» **EXERCISE PROMPT**
Start at the line containing "return parts", stop at the line containing "obj.matrix_world = Matrix.Identity(4)", and set down every line in that stretch exactly as written, and nothing else.

» **RECORDED INFORMATION**
---
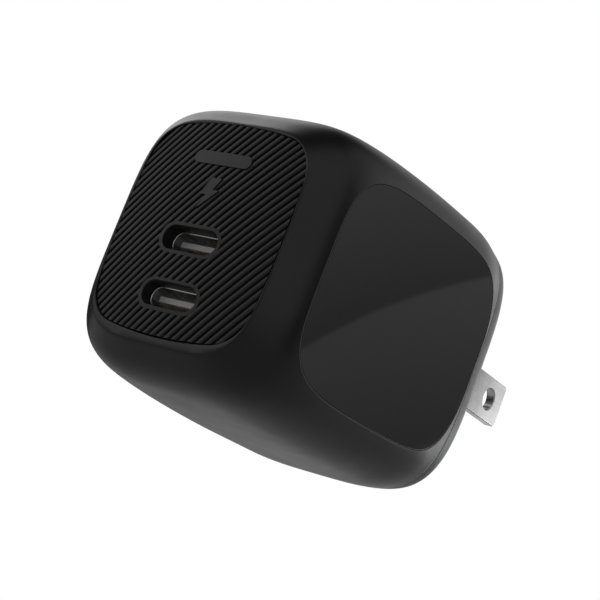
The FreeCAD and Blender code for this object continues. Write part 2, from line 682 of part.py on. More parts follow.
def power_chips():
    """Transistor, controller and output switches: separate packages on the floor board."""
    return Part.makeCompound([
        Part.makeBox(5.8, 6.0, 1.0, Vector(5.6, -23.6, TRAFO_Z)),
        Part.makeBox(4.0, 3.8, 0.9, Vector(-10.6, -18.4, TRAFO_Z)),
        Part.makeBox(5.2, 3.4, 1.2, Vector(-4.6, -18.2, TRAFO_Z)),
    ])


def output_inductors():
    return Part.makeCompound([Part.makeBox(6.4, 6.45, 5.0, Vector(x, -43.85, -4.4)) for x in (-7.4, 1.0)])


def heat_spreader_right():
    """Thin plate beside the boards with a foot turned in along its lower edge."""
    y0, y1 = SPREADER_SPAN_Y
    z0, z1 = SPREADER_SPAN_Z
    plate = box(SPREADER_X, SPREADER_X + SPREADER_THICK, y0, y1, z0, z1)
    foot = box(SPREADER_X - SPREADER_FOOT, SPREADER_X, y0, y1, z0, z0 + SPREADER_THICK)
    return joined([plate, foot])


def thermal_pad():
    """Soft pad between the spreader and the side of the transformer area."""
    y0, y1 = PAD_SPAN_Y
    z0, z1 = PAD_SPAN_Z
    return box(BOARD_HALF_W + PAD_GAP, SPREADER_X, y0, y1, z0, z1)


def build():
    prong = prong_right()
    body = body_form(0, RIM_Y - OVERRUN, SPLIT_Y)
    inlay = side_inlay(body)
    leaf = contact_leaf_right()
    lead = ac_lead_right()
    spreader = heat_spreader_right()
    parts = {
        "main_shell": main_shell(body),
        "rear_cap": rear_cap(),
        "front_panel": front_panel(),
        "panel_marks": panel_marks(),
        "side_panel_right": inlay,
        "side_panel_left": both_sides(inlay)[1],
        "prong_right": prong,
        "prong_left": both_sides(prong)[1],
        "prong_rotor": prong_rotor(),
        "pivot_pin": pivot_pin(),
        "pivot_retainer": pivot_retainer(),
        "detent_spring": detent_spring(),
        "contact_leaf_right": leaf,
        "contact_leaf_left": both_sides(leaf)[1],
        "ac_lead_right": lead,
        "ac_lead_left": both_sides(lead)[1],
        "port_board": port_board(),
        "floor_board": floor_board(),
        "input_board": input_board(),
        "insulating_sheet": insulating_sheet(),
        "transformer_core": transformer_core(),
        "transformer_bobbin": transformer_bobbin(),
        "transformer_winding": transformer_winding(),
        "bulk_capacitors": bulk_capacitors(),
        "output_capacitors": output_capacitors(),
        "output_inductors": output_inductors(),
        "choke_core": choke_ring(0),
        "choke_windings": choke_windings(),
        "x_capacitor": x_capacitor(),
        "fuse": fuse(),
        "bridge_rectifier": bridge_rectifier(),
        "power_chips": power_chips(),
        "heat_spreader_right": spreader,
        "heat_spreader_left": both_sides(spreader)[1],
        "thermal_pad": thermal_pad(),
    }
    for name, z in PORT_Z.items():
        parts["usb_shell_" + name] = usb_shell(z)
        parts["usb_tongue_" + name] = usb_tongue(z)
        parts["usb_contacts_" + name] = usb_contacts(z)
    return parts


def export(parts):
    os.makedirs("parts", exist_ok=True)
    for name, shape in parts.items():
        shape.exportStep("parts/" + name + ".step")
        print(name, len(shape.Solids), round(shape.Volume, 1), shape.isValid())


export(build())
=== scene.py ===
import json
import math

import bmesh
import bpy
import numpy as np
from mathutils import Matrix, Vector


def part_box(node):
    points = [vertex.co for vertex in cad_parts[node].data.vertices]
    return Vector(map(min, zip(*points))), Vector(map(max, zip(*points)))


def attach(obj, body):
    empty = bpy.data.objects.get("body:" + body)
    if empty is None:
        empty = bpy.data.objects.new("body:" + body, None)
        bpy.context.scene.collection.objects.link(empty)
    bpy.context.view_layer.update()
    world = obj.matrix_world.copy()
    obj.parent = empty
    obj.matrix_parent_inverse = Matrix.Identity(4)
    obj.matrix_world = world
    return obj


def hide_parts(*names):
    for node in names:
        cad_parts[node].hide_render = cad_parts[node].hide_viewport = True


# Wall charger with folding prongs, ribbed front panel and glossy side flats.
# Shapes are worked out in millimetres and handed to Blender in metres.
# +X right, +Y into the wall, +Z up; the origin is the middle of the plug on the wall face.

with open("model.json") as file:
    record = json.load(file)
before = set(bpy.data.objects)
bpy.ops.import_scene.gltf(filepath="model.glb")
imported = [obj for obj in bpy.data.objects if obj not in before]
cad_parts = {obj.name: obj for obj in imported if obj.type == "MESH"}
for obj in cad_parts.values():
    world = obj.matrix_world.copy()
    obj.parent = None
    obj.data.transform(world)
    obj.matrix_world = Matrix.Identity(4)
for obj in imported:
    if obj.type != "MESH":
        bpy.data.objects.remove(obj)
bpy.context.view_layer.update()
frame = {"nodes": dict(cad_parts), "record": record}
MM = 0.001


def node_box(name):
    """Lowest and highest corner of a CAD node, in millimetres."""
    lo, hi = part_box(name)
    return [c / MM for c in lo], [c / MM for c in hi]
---
» **EXERCISE RESULT**
    return parts


def export(parts):
    os.makedirs("parts", exist_ok=True)
    for name, shape in parts.items():
        shape.exportStep("parts/" + name + ".step")
        print(name, len(shape.Solids), round(shape.Volume, 1), shape.isValid())


export(build())
=== scene.py ===
import json
import math

import bmesh
import bpy
import numpy as np
from mathutils import Matrix, Vector


def part_box(node):
    points = [vertex.co for vertex in cad_parts[node].data.vertices]
    return Vector(map(min, zip(*points))), Vector(map(max, zip(*points)))


def attach(obj, body):
    empty = bpy.data.objects.get("body:" + body)
    if empty is None:
        empty = bpy.data.objects.new("body:" + body, None)
        bpy.context.scene.collection.objects.link(empty)
    bpy.context.view_layer.update()
    world = obj.matrix_world.copy()
    obj.parent = empty
    obj.matrix_parent_inverse = Matrix.Identity(4)
    obj.matrix_world = world
    return obj


def hide_parts(*names):
    for node in names:
        cad_parts[node].hide_render = cad_parts[node].hide_viewport = True


# Wall charger with folding prongs, ribbed front panel and glossy side flats.
# Shapes are worked out in millimetres and handed to Blender in metres.
# +X right, +Y into the wall, +Z up; the origin is the middle of the plug on the wall face.

with open("model.json") as file:
    record = json.load(file)
before = set(bpy.data.objects)
bpy.ops.import_scene.gltf(filepath="model.glb")
imported = [obj for obj in bpy.data.objects if obj not in before]
cad_parts = {obj.name: obj for obj in imported if obj.type == "MESH"}
for obj in cad_parts.values():
    world = obj.matrix_world.copy()
    obj.parent = None
    obj.data.transform(world)
    obj.matrix_world = Matrix.Identity(4)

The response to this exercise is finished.